-- Exercise brief --
Only the lines from the start of the data through the one containing "return shape" belong in your answer; return them exactly.

-- Material provided --
******************************

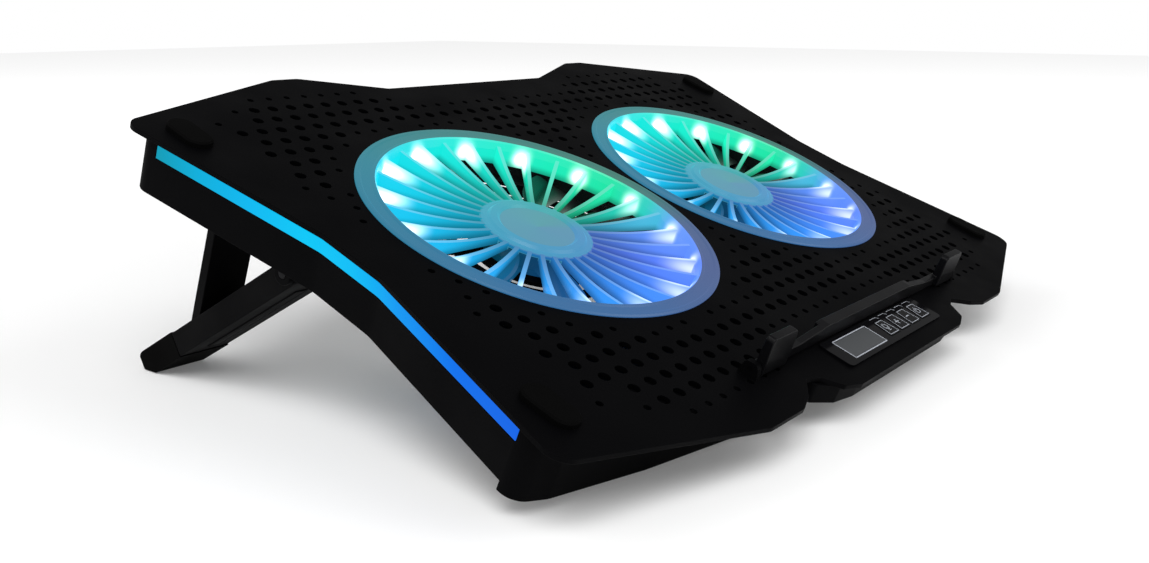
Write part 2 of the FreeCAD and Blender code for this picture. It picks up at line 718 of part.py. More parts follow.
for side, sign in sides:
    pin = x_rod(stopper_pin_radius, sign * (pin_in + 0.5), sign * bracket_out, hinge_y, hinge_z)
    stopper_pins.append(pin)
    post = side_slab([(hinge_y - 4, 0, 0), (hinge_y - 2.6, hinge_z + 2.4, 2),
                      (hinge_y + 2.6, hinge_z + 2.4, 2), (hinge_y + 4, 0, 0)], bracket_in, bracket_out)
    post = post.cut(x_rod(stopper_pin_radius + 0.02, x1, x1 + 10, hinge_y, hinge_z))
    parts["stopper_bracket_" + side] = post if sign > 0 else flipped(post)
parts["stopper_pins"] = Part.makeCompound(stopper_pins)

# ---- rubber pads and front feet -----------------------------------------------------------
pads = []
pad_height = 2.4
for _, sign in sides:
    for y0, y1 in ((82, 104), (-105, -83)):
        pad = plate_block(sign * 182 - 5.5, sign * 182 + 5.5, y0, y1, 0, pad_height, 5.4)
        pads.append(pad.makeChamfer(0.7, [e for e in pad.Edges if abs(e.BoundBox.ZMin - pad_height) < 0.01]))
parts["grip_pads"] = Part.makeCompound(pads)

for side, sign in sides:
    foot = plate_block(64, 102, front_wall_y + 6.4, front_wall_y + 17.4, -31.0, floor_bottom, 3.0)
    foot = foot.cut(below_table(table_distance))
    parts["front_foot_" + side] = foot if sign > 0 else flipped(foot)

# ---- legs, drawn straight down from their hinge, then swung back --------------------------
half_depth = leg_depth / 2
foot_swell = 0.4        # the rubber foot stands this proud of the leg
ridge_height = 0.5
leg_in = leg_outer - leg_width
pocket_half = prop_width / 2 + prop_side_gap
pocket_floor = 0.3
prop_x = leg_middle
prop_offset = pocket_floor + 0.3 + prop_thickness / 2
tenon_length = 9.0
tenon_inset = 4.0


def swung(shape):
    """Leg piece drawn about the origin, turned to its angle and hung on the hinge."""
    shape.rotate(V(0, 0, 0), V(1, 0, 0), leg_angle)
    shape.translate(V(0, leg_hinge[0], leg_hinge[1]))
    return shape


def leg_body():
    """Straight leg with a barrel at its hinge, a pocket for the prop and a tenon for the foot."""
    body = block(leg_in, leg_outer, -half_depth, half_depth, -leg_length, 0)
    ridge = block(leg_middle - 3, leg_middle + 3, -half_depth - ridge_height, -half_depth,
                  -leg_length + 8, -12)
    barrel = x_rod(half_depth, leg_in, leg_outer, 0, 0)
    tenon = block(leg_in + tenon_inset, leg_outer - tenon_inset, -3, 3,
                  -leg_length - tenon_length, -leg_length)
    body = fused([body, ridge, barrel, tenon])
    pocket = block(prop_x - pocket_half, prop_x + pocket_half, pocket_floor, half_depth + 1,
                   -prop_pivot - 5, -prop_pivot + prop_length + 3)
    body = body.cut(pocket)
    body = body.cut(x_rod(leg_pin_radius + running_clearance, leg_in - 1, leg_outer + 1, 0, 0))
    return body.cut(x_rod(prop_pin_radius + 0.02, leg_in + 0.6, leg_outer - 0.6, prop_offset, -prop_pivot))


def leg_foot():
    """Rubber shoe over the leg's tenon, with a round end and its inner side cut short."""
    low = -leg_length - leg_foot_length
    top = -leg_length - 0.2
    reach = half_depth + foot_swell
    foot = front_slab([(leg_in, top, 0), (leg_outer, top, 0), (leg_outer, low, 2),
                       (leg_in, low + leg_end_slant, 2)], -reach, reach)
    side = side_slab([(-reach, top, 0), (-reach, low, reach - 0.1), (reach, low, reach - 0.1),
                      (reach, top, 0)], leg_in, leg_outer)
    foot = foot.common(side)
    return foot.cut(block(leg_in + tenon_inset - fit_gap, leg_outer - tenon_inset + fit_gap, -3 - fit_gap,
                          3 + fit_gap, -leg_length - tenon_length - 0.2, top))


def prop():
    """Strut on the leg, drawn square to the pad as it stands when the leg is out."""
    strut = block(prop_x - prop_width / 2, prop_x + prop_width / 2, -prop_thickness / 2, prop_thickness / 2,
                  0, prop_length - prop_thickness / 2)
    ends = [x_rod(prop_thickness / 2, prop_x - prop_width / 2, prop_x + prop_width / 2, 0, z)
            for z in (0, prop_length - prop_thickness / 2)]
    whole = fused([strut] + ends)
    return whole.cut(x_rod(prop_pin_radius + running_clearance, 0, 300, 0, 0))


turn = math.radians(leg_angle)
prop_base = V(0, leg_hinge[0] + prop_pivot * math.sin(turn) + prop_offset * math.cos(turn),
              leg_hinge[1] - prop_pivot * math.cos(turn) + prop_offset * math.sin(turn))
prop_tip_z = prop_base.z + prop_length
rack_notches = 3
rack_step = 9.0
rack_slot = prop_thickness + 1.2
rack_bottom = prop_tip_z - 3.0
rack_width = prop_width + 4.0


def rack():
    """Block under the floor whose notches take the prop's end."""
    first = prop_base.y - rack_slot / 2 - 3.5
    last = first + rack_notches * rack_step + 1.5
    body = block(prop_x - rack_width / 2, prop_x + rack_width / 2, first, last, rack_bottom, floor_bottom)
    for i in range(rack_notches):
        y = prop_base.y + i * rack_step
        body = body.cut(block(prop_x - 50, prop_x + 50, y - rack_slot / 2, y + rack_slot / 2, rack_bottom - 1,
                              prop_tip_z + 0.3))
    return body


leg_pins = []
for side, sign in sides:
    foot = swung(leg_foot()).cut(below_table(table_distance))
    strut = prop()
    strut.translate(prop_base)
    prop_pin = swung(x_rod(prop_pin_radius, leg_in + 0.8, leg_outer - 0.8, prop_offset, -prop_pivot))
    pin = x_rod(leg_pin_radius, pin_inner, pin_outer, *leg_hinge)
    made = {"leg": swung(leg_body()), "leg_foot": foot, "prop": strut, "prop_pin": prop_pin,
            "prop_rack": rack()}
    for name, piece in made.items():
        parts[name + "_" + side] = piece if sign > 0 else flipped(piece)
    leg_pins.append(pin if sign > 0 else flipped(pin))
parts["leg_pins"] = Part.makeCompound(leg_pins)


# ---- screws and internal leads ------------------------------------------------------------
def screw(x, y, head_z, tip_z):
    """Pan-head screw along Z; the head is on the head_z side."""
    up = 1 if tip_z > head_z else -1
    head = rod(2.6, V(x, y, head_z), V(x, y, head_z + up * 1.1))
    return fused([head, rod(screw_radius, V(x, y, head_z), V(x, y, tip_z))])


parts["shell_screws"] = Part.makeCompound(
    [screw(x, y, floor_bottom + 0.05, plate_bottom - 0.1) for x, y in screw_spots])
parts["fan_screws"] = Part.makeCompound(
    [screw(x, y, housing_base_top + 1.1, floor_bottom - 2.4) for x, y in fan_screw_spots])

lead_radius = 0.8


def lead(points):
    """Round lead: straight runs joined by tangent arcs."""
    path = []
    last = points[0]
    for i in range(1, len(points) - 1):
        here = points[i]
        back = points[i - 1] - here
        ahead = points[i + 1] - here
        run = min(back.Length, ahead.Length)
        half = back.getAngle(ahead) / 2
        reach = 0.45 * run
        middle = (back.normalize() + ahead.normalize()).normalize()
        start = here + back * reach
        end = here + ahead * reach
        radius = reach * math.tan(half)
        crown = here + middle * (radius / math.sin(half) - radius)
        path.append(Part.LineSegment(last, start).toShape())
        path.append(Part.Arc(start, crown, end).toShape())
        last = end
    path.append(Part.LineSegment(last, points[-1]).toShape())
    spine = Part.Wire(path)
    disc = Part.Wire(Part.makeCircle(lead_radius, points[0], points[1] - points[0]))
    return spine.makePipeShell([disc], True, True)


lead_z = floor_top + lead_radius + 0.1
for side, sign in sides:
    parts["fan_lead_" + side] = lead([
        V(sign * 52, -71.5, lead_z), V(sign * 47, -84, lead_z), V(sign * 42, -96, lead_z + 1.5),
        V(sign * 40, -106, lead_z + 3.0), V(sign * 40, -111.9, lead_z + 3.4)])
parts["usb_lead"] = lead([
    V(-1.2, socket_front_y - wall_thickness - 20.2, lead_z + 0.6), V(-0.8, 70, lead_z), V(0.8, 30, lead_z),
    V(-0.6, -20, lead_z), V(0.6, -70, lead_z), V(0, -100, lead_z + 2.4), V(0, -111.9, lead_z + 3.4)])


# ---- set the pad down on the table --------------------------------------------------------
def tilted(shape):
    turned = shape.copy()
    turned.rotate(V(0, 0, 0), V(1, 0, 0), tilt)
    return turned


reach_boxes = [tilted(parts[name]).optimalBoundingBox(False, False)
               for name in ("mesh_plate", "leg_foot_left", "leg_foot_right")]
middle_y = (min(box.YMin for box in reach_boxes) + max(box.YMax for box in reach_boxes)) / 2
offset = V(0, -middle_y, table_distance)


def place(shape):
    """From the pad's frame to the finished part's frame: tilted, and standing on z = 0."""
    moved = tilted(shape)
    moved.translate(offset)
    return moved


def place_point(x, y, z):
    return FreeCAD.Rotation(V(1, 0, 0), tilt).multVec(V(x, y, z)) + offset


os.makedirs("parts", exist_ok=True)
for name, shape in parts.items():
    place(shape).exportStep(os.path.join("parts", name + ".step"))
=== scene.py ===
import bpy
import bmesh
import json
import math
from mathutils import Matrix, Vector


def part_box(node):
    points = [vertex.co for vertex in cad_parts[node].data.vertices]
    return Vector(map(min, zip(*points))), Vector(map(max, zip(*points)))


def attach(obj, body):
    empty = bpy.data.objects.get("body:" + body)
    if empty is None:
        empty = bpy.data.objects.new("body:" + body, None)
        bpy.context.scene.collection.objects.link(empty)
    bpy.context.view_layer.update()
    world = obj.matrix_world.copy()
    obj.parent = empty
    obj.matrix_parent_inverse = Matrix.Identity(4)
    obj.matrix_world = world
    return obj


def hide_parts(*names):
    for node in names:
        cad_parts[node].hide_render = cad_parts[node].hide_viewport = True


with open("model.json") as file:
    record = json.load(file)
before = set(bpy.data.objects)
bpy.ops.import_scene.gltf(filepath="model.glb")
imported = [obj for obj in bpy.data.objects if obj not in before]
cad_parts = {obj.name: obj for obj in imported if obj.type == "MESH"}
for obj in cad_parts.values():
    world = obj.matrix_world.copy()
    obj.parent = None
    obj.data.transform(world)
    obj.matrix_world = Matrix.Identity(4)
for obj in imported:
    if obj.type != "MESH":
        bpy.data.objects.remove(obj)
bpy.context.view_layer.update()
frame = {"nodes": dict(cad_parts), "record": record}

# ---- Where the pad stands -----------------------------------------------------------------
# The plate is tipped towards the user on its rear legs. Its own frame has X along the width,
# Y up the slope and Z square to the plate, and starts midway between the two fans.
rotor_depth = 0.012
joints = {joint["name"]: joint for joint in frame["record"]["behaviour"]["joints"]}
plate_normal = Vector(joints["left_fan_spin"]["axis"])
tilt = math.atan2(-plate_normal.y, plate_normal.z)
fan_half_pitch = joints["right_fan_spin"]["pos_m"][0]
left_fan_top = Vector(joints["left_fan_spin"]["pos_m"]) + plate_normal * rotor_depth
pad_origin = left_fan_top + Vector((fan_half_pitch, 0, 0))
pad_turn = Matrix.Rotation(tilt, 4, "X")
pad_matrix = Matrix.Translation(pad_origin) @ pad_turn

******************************

-- Exercise answer --
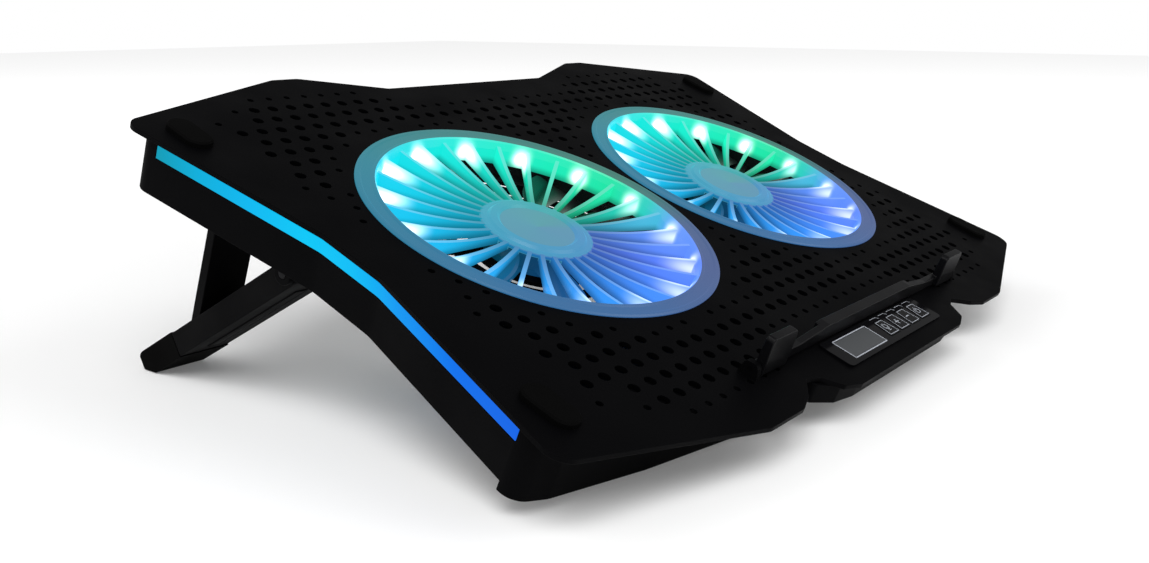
Write part 2 of the FreeCAD and Blender code for this picture. It picks up at line 718 of part.py. More parts follow.
for side, sign in sides:
    pin = x_rod(stopper_pin_radius, sign * (pin_in + 0.5), sign * bracket_out, hinge_y, hinge_z)
    stopper_pins.append(pin)
    post = side_slab([(hinge_y - 4, 0, 0), (hinge_y - 2.6, hinge_z + 2.4, 2),
                      (hinge_y + 2.6, hinge_z + 2.4, 2), (hinge_y + 4, 0, 0)], bracket_in, bracket_out)
    post = post.cut(x_rod(stopper_pin_radius + 0.02, x1, x1 + 10, hinge_y, hinge_z))
    parts["stopper_bracket_" + side] = post if sign > 0 else flipped(post)
parts["stopper_pins"] = Part.makeCompound(stopper_pins)

# ---- rubber pads and front feet -----------------------------------------------------------
pads = []
pad_height = 2.4
for _, sign in sides:
    for y0, y1 in ((82, 104), (-105, -83)):
        pad = plate_block(sign * 182 - 5.5, sign * 182 + 5.5, y0, y1, 0, pad_height, 5.4)
        pads.append(pad.makeChamfer(0.7, [e for e in pad.Edges if abs(e.BoundBox.ZMin - pad_height) < 0.01]))
parts["grip_pads"] = Part.makeCompound(pads)

for side, sign in sides:
    foot = plate_block(64, 102, front_wall_y + 6.4, front_wall_y + 17.4, -31.0, floor_bottom, 3.0)
    foot = foot.cut(below_table(table_distance))
    parts["front_foot_" + side] = foot if sign > 0 else flipped(foot)

# ---- legs, drawn straight down from their hinge, then swung back --------------------------
half_depth = leg_depth / 2
foot_swell = 0.4        # the rubber foot stands this proud of the leg
ridge_height = 0.5
leg_in = leg_outer - leg_width
pocket_half = prop_width / 2 + prop_side_gap
pocket_floor = 0.3
prop_x = leg_middle
prop_offset = pocket_floor + 0.3 + prop_thickness / 2
tenon_length = 9.0
tenon_inset = 4.0


def swung(shape):
    """Leg piece drawn about the origin, turned to its angle and hung on the hinge."""
    shape.rotate(V(0, 0, 0), V(1, 0, 0), leg_angle)
    shape.translate(V(0, leg_hinge[0], leg_hinge[1]))
    return shape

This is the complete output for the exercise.